Yesterday's event, in fact, only reinforced the role and power of logos: starting from the catwalk, dominated by a giant rotating double logo, to the details of the collection that transformed Fendi's double F into the Greek Versace pattern on virtually every look. It is clear that this return of logomania, especially in the case of mega-collaborations, represents a doubling-down of the importance attributed to the logos themselves – a move that looks to the Asian market and especially to China where, as Jing Daily wrote shortly before the lockdown, «logomania is connected to the rise of the middle class and the aspirational class. These groups do believe that ostentatious luxury purchases are the best way to show society that they’ve achieved personal success. [...] Not everyone can purchase haute couture Chanel garments or Martin Margiela vintage designs from a collection curated by Sotheby’s Paris, but most middle-class consumers can afford accessories that have luxury logos plastered all over them». The risk here, however, is that everything ends up being resolved in the logo alone, especially considering how in this collaboration the visual identity of Versace cannibalizes that of Fendi. As Jordan Anderson wrote on Instagram after the show: «What exactly is the Fendi DNA and where is it in this collection? [...] With this there is no trace of Fendi or its history apart from the mixing of the logos [...]. The Gucci/Balenciaga hacking last season worked because [...] it was with two designers, Alessandro and Demna, who have created very signature styles and aesthetics over the years that blended together so well. Like Kim Jones just got to Fendi... and I think he's figuring out a lot in terms of the direction he's taking the brand».

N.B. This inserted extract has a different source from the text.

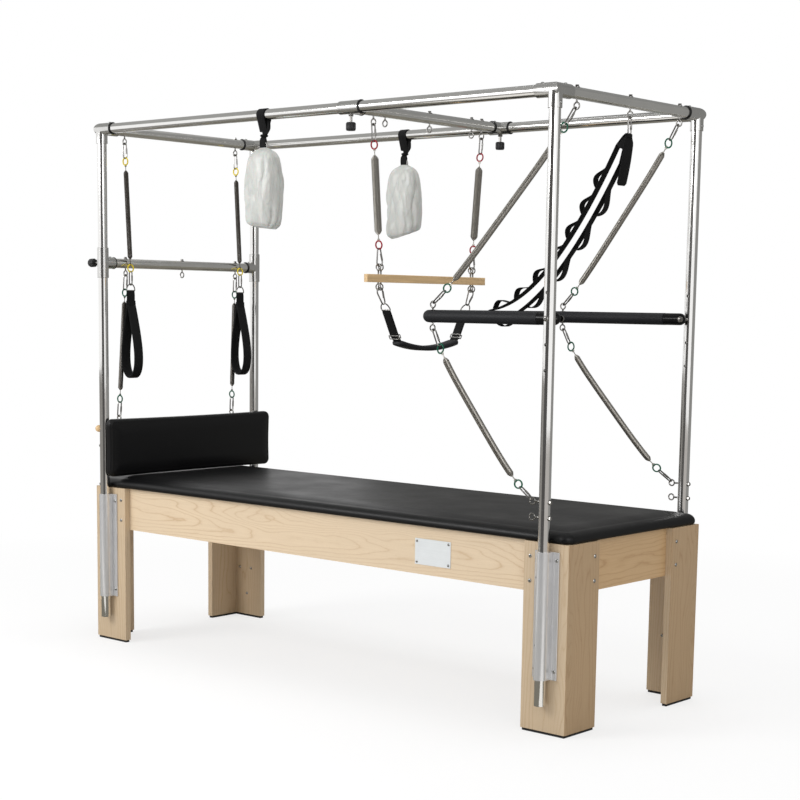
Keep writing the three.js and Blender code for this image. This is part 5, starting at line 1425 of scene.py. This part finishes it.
def strap_head(peak, steps=22):
    """The strap's end over the clip, its fold, its hanging tail and the join to the lower strand."""
    top_x, top_z = STRAP_TOP
    bend = [STRAP_TOP, (POST_X - 0.028, peak - 0.022), (POST_X - 0.014, peak - 0.008),
            (POST_X - 0.006, peak - 0.001), (POST_X - 0.001, peak), (POST_X + 0.003, peak - 0.003),
            (POST_X + 0.002, peak - 0.012)]
    bend_sizes = (1, 1.10, 1.15, 1.0, 0.75, 0.85, 0.95)
    fold = [(POST_X - 0.002, peak - 0.003), (top_x + 0.003, top_z + 0.001), (top_x + 0.010, top_z - 0.008),
            (POST_X - 0.015, top_z - 0.014)]
    half = STRAP_WIDTH * 0.45
    share = np.linspace(0, 1, steps)
    tail = np.linspace((POST_X, peak - 0.004), (POST_X - TAIL_LEAN, STRAP_PEAK - TAIL_LENGTH), steps)
    bow = np.stack([np.sin(math.pi * share) * 0.004, 0 * share], 1)
    tail_sizes = np.clip(0.50 + share * 3.2, 0, 1) * (1 - 26 * np.clip(share - 0.95, 0, 1) ** 1.5)
    return [strap_band(bend, 1.3, sizes=bend_sizes),
            skin([[(x, y, z) for x, z in fold] for y in (half, -half)]),
            strap_band(tail + bow, 1.6, TAIL_WIDTH, tail_sizes),
            strap_band(np.linspace((POST_X - 0.004, peak - 0.006), STRAP_FORK, 8))]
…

Logomania also comes into play in the recent wave of nostalgic fashion towards the era of Y2K aesthetics, Louis Vuitton metallic bags and Juicy Couture suits; as well as in the new role that fashion has assumed in defining the identities of the new generations. It is therefore not only a question of social status but also of personal values and philosophies, all of which can be summarized in a simple logo. Harmeet Bajaj, a marketing strategist interviewed last June by The Voice of Fashion, said: «For most people, logos communicate not just status but also their persona and who they are. Even wearing a sustainable or conscious brand with a logo, which could be in any form, communicates their purpose and why they are aligning with the brand». These values, then, go hand in hand with the revival of vintage that thanks to platforms such as Vestiaire Collective, Grailed and TheRealReal has seen a significant re-entry on the secondary market of hyper-logoed items of brands such as Gucci and Louis Vuitton. 

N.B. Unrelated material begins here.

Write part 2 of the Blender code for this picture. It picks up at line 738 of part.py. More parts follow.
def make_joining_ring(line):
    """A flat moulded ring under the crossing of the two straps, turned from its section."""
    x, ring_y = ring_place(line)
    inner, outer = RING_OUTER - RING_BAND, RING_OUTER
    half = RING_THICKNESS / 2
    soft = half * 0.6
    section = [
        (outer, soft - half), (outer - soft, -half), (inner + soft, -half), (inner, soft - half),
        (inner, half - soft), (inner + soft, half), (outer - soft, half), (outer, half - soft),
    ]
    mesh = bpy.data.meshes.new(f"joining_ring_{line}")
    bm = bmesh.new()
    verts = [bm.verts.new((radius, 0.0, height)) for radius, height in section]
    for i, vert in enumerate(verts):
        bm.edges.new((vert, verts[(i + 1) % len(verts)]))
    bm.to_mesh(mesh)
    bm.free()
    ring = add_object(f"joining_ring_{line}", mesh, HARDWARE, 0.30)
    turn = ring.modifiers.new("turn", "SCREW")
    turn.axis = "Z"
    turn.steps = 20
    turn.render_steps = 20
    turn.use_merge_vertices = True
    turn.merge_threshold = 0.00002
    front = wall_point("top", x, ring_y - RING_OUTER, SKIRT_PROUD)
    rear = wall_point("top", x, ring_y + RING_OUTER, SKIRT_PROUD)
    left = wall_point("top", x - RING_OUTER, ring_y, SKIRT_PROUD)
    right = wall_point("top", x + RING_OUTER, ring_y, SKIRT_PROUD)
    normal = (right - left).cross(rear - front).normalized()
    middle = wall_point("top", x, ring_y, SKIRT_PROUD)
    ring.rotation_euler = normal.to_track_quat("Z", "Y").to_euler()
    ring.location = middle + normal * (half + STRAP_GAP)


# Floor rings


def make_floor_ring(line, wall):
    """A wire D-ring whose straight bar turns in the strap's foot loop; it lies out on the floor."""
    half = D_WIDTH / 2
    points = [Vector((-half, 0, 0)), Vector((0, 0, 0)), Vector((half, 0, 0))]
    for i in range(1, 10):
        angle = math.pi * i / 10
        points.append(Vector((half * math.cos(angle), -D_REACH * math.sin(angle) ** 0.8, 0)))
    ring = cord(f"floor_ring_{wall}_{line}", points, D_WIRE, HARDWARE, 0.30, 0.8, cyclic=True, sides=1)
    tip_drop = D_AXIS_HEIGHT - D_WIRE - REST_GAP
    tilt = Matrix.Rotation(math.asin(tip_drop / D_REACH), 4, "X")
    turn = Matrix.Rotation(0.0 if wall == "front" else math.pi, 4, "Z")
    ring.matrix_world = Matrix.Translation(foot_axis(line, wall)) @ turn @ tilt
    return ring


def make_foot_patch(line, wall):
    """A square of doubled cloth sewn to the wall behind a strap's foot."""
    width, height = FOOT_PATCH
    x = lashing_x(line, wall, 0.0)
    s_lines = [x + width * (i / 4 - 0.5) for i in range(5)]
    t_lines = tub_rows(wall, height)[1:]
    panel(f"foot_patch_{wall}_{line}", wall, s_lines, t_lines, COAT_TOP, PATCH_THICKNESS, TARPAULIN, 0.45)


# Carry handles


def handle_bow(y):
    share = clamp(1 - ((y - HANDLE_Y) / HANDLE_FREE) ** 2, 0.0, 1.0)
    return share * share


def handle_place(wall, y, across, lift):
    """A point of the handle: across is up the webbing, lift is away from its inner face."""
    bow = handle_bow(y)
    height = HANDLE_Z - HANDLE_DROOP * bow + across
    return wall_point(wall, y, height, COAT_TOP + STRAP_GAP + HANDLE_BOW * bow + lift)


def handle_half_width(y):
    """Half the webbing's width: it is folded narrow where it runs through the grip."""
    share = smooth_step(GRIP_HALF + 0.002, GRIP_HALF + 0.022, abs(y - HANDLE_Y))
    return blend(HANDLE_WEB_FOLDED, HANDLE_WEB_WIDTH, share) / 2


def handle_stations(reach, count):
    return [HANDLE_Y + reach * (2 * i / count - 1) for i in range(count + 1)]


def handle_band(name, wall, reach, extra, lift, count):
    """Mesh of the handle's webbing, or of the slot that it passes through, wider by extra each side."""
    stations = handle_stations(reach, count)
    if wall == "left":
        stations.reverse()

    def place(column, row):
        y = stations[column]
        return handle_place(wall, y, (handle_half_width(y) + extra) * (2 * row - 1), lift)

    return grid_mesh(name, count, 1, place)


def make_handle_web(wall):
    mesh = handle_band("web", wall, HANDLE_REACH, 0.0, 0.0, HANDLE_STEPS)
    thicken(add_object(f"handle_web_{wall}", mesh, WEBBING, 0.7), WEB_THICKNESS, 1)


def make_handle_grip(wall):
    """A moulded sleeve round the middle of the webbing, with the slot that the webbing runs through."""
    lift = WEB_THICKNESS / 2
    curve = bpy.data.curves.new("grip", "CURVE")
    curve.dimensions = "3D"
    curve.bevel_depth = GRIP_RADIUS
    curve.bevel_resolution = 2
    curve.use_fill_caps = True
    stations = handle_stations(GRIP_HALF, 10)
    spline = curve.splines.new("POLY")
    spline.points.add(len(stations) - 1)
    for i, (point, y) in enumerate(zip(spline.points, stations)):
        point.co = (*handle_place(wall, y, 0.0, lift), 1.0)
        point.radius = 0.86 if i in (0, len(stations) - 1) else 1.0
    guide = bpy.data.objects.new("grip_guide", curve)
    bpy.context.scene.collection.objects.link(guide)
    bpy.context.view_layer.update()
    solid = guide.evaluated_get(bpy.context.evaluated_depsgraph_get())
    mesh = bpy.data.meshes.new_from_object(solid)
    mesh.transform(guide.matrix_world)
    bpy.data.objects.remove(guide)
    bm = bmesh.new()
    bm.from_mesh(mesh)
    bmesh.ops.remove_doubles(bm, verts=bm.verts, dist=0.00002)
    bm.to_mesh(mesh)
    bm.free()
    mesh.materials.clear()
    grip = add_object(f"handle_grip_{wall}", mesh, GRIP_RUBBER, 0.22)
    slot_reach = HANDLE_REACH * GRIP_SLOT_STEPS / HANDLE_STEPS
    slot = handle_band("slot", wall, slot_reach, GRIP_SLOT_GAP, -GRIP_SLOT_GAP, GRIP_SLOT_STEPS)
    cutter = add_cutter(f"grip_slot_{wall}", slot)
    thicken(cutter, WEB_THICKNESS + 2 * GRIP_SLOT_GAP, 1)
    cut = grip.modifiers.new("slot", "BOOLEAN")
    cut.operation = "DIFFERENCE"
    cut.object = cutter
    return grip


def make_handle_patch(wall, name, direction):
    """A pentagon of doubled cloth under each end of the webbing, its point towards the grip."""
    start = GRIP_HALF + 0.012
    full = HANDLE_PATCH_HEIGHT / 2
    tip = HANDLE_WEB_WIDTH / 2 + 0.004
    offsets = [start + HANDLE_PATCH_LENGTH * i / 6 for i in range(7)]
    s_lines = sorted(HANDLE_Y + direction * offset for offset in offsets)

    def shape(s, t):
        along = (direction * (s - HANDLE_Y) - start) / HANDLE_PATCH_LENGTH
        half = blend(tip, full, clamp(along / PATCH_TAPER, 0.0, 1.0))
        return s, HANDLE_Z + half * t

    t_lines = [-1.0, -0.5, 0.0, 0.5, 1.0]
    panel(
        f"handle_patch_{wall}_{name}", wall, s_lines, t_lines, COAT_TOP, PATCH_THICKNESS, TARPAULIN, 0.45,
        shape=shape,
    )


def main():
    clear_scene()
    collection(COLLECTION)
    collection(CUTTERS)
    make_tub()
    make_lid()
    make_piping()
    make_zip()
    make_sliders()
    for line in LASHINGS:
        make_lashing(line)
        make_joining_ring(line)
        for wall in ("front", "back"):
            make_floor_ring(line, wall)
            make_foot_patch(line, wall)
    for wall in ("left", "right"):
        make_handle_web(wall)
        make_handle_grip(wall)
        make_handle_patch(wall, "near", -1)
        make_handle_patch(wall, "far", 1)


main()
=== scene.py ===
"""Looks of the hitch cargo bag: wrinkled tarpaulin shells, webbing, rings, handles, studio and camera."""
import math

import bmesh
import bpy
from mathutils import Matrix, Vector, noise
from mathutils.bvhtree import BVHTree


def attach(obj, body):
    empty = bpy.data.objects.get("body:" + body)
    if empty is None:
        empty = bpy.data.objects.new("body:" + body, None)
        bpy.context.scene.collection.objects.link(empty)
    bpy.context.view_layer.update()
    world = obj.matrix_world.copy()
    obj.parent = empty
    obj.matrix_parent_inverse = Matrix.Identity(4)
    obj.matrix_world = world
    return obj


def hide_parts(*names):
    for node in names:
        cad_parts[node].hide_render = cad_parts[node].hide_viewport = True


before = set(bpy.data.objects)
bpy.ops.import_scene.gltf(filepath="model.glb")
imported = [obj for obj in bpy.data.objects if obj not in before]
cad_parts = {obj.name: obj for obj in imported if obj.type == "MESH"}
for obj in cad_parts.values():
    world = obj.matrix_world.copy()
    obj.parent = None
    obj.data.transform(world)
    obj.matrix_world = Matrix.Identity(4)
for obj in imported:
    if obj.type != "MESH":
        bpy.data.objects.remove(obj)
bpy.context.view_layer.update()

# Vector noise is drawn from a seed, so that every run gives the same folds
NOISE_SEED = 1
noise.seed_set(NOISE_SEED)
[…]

Both "Fendace" and "Gucciaga", as well as the other mega-collaborations that we will see in the future, finally fall into the macro-trend of dopamine dressing explained on the pages of GQ by the psychologist and author Dawnn Karen as «selecting clothes that increase your happiness, raise your spirits, and make you feel better, stronger, safer, or more empowered». A type of sensation that, while possessing its subjective aspects, can only be entrusted to the most immediate and visible symbols and signifiers of fashion, logos, but also by bright colors, provocative and sensual designs and a general visual hedonism of which Fendace, yesterday, was one of the most powerful and relevant expressions.